Sampling batches


I have a case for image to image translation, where I want to use two classes of images (landscapes and faces), but I want to randomize batches of images in a way that classes are not mixed.

For example, landscape images should be used 4 out of 5 times and faces only 1 out of 5.

I haven’t found much of references for a case like this, I read a comment about using ConcatDataset to combine the two classes in a single dataset and then use ConcatDataset.cumulative_sizes to get the boundaries.

I’m planning to use a custom sampler and randomly select the index range for either class, but is there any better way to do this? Or any recommendation or pointers?
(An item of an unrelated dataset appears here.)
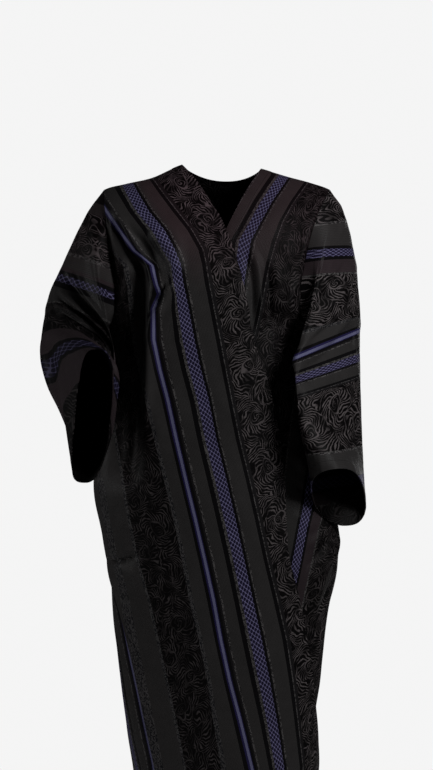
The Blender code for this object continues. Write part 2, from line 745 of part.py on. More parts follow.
def add_piece(name, panel, cloth):
    mesh = wall_mesh(name, panel)
    mesh.materials.append(cloth_material(name + "_cloth", cloth))
    mesh.shade_smooth()
    mesh.set_sharp_from_angle(angle=np.radians(50))
    piece = bpy.data.objects.new(name, mesh)
    bpy.context.scene.collection.objects.link(piece)


def make_panel(points, closed=False):
    normals = grid_normals(points, closed)
    centre = points.mean(axis=1, keepdims=True) if closed else np.array(BODY_MIDDLE)
    return {"points": points, "normals": facing_out(normals, points, centre), "closed": closed}


def build_abaya():
    falls = row_falls([RIGHT_SLIT_TOP, LEFT_SLIT_TOP])
    yoke = np.flatnonzero(falls <= 1 + 1e-9)
    right_front = right_front_panel(falls)
    left_front = left_front_panel(falls)
    back = back_panel(falls)
    right_sleeve = sleeve_panel(right_front[yoke, 0], back[yoke, -1], RIGHT_SLEEVE, RIGHT_SLEEVE_FOLDS)
    left_sleeve = sleeve_panel(left_front[yoke, -1], back[yoke, 0], LEFT_SLEEVE, LEFT_SLEEVE_FOLDS)
    panels = {
        "right_front": make_panel(right_front),
        "left_front": make_panel(left_front),
        "back": make_panel(back),
        "right_sleeve": make_panel(right_sleeve, closed=True),
        "left_sleeve": make_panel(left_sleeve, closed=True),
    }
    share_seam_normals(panels)
    cloths = {"back": BACK_CLOTH, "right_sleeve": SLEEVE_CLOTH, "left_sleeve": SLEEVE_CLOTH}
    for name, panel in panels.items():
        add_piece(name, panel, cloths.get(name, FRONT_CLOTH))


clear_scene()
build_abaya()
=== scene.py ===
"""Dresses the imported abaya: fine cloth over every piece, striped jacquard, floor, light and camera.

Metres, +Z up, the front faces -Y and the wearer's right is at -X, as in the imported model. The forms
repeat the solids' own sections and edges on finer grids, with the small creases added. Each point of
cloth also has two lengths in metres: how far across the stripes it lies, and how far along them.
"""

from collections import namedtuple

import bpy
import numpy as np
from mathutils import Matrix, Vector


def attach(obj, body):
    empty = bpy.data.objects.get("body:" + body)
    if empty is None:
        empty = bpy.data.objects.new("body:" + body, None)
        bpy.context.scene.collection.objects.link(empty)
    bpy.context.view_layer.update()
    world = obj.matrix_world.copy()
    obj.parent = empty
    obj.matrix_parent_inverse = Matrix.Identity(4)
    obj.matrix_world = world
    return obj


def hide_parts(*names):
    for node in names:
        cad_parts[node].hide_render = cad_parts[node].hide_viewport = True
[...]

In case the class distribution (4 landscape samples + 1 face sample) is not a hard requirement, you could use a WeightedRandomSampler and specify the sample weights in such a way that the desired distribution would be used in the “average batch”.
However, if the distribution is fixed, your approach seems like the best one, i.e. create a custom sampler and yield the precomputed indices to the Dataset.

Thanks for your feedback! I did write the sampler and it works as expected, but it needs optimization now since I’m using loops of lists to get the indexes and it’s very slow, but I’ll take care of that later :smiley: .

WeightedRandomSampler would work if I wanted to do oversampling and have mixed images in the same batch, but I want to keep the classes separate in this case. Sadly I didn’t find a way to make it do what I needed.